Excerpted data -
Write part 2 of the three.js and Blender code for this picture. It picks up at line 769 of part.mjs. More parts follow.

* * *

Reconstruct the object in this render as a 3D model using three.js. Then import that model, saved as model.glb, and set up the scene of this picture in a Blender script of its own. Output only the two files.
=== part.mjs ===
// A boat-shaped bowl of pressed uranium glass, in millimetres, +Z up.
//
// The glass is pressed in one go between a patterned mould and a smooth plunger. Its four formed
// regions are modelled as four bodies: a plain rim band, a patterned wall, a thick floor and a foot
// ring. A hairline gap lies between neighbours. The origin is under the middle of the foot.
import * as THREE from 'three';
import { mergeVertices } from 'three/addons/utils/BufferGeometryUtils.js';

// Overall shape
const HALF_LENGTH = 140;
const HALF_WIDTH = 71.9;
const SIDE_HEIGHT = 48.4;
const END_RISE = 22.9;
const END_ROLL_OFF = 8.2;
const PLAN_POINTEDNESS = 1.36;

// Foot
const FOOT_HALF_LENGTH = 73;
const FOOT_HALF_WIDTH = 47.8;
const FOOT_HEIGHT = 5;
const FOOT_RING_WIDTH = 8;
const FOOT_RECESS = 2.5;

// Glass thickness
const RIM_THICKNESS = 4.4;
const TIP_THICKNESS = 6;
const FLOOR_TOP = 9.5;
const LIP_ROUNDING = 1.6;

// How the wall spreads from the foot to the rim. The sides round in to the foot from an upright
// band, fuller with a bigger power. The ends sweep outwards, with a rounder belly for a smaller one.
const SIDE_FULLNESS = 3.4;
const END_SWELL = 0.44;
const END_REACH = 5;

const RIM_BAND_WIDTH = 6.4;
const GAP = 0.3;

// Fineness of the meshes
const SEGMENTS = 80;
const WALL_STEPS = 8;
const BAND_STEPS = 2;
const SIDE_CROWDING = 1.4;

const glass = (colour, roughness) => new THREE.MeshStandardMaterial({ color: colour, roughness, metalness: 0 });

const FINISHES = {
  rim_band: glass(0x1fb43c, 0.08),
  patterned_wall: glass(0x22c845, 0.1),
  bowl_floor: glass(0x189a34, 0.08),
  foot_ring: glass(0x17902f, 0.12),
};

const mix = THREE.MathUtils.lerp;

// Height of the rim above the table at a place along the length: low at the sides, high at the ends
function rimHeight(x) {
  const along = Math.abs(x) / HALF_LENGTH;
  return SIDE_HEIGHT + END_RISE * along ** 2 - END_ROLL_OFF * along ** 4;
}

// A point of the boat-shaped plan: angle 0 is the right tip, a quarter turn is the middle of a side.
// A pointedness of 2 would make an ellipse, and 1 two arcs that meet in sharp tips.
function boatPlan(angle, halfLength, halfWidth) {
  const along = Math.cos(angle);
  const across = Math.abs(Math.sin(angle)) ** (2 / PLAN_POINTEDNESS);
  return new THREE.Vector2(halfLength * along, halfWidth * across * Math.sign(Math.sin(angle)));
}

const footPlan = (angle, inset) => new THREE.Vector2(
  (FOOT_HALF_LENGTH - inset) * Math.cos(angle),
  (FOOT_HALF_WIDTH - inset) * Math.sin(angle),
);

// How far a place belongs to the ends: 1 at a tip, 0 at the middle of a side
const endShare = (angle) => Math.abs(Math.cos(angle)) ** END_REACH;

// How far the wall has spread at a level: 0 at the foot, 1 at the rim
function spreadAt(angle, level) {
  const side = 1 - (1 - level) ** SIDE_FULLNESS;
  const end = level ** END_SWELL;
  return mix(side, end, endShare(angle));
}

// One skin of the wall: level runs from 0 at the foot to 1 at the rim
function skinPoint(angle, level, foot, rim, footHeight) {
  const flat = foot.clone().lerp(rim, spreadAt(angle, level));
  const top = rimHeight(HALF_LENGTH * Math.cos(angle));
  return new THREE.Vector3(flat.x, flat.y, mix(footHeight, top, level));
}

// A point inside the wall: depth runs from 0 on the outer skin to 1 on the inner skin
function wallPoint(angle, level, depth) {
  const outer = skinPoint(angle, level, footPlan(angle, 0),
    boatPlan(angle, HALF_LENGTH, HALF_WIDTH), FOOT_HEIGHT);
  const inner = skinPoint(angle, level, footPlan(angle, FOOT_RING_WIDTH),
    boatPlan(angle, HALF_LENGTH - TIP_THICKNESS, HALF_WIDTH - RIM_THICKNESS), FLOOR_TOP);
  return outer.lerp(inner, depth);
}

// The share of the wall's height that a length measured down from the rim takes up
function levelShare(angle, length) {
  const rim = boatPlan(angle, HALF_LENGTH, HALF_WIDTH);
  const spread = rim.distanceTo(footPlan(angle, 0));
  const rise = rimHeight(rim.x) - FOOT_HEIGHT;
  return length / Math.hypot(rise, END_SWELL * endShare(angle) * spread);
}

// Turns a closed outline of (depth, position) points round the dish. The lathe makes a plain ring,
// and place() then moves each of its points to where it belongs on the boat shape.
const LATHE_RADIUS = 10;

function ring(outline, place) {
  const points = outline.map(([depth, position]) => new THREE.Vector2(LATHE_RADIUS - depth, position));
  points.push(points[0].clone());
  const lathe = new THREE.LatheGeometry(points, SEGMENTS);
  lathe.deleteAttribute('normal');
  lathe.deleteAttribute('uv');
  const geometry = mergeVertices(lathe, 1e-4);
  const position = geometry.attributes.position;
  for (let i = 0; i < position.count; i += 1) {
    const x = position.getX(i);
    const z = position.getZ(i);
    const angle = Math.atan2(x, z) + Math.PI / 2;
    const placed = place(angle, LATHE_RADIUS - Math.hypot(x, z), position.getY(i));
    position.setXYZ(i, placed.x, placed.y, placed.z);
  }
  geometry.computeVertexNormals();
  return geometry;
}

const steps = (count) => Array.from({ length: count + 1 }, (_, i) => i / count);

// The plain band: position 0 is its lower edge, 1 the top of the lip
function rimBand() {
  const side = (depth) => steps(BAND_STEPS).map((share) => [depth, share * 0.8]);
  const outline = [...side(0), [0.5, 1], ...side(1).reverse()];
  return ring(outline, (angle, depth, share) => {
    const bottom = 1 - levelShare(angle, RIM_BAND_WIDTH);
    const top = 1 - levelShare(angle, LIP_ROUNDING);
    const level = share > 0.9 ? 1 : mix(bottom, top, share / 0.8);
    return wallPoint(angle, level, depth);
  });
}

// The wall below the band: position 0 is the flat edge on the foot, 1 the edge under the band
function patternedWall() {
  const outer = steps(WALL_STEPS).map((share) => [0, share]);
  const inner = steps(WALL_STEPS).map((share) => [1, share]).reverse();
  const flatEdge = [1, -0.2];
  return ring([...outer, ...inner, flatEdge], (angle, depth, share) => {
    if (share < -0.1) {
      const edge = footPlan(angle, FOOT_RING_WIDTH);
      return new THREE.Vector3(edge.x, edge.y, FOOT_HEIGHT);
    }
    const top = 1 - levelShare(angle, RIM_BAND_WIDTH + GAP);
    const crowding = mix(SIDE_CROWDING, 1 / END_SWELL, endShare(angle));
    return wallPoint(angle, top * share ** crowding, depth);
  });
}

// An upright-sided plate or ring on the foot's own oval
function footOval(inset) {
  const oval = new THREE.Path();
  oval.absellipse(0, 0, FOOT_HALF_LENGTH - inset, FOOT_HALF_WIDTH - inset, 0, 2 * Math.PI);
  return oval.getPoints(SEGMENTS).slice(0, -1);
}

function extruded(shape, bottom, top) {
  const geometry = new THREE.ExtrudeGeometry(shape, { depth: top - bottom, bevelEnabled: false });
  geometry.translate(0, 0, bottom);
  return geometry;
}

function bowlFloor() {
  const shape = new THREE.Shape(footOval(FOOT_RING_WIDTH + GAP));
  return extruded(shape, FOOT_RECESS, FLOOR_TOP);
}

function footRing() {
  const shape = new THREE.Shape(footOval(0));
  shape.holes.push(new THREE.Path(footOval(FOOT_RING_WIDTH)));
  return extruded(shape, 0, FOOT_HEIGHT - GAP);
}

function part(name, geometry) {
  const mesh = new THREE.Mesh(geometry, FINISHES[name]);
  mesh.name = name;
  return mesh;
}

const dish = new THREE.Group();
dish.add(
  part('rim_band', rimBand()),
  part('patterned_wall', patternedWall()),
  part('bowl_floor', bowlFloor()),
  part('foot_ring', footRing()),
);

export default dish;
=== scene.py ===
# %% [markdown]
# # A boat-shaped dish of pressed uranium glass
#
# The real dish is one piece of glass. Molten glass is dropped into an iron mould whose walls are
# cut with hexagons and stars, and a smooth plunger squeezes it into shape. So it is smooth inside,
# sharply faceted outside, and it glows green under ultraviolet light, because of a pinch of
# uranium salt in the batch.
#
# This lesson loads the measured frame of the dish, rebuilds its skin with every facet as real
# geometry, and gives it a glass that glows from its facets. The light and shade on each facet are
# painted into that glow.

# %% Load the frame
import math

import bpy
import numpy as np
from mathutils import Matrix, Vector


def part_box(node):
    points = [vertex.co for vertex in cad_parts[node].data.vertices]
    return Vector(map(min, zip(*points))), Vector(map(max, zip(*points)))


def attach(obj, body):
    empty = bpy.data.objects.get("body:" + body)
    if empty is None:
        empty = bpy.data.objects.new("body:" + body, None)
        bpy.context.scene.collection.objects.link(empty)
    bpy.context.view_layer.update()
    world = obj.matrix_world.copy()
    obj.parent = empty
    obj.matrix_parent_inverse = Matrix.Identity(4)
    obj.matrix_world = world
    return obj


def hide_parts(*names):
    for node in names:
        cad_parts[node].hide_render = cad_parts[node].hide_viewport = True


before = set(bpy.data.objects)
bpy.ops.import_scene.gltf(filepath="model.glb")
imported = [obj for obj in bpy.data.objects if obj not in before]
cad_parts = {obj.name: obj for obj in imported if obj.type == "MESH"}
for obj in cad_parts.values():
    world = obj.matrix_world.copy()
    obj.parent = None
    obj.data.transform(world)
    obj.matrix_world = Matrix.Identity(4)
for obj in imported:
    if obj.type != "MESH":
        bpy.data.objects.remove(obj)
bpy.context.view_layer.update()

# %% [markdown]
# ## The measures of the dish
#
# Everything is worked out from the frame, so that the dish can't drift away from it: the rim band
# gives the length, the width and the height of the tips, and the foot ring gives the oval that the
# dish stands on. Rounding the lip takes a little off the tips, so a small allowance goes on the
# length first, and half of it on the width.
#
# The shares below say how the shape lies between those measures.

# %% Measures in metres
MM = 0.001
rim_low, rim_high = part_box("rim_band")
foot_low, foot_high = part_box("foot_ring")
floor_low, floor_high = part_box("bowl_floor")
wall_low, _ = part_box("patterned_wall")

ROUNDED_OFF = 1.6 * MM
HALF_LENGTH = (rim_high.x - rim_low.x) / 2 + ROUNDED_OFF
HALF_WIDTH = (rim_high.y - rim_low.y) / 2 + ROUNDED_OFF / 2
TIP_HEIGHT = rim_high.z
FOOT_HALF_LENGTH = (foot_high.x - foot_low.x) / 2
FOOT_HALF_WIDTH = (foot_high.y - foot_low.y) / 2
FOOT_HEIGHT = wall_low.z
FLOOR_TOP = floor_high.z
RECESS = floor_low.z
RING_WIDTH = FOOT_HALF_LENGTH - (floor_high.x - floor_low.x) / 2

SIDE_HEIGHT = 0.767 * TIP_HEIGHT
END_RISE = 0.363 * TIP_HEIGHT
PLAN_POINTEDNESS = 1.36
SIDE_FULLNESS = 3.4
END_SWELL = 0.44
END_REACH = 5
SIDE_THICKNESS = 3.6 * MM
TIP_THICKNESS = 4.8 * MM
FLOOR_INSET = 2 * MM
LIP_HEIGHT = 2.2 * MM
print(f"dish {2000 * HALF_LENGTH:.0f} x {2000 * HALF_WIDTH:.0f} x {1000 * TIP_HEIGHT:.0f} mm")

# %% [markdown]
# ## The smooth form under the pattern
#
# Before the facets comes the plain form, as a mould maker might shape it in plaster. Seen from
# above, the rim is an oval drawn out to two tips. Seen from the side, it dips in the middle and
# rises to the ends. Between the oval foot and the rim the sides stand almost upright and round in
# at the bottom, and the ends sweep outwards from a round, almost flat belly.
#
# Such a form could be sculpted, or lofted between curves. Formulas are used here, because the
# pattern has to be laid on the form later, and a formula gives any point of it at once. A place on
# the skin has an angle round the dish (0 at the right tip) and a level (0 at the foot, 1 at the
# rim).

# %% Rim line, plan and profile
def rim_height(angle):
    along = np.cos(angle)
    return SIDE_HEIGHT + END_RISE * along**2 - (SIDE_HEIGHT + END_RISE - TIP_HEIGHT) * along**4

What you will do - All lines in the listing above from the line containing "function part(name, geometry)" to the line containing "zip(*points))), Vector(map(max, zip(*points)))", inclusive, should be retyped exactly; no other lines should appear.

Expected answer -
function part(name, geometry) {
  const mesh = new THREE.Mesh(geometry, FINISHES[name]);
  mesh.name = name;
  return mesh;
}

const dish = new THREE.Group();
dish.add(
  part('rim_band', rimBand()),
  part('patterned_wall', patternedWall()),
  part('bowl_floor', bowlFloor()),
  part('foot_ring', footRing()),
);

export default dish;
=== scene.py ===
# %% [markdown]
# # A boat-shaped dish of pressed uranium glass
#
# The real dish is one piece of glass. Molten glass is dropped into an iron mould whose walls are
# cut with hexagons and stars, and a smooth plunger squeezes it into shape. So it is smooth inside,
# sharply faceted outside, and it glows green under ultraviolet light, because of a pinch of
# uranium salt in the batch.
#
# This lesson loads the measured frame of the dish, rebuilds its skin with every facet as real
# geometry, and gives it a glass that glows from its facets. The light and shade on each facet are
# painted into that glow.

# %% Load the frame
import math

import bpy
import numpy as np
from mathutils import Matrix, Vector


def part_box(node):
    points = [vertex.co for vertex in cad_parts[node].data.vertices]
    return Vector(map(min, zip(*points))), Vector(map(max, zip(*points)))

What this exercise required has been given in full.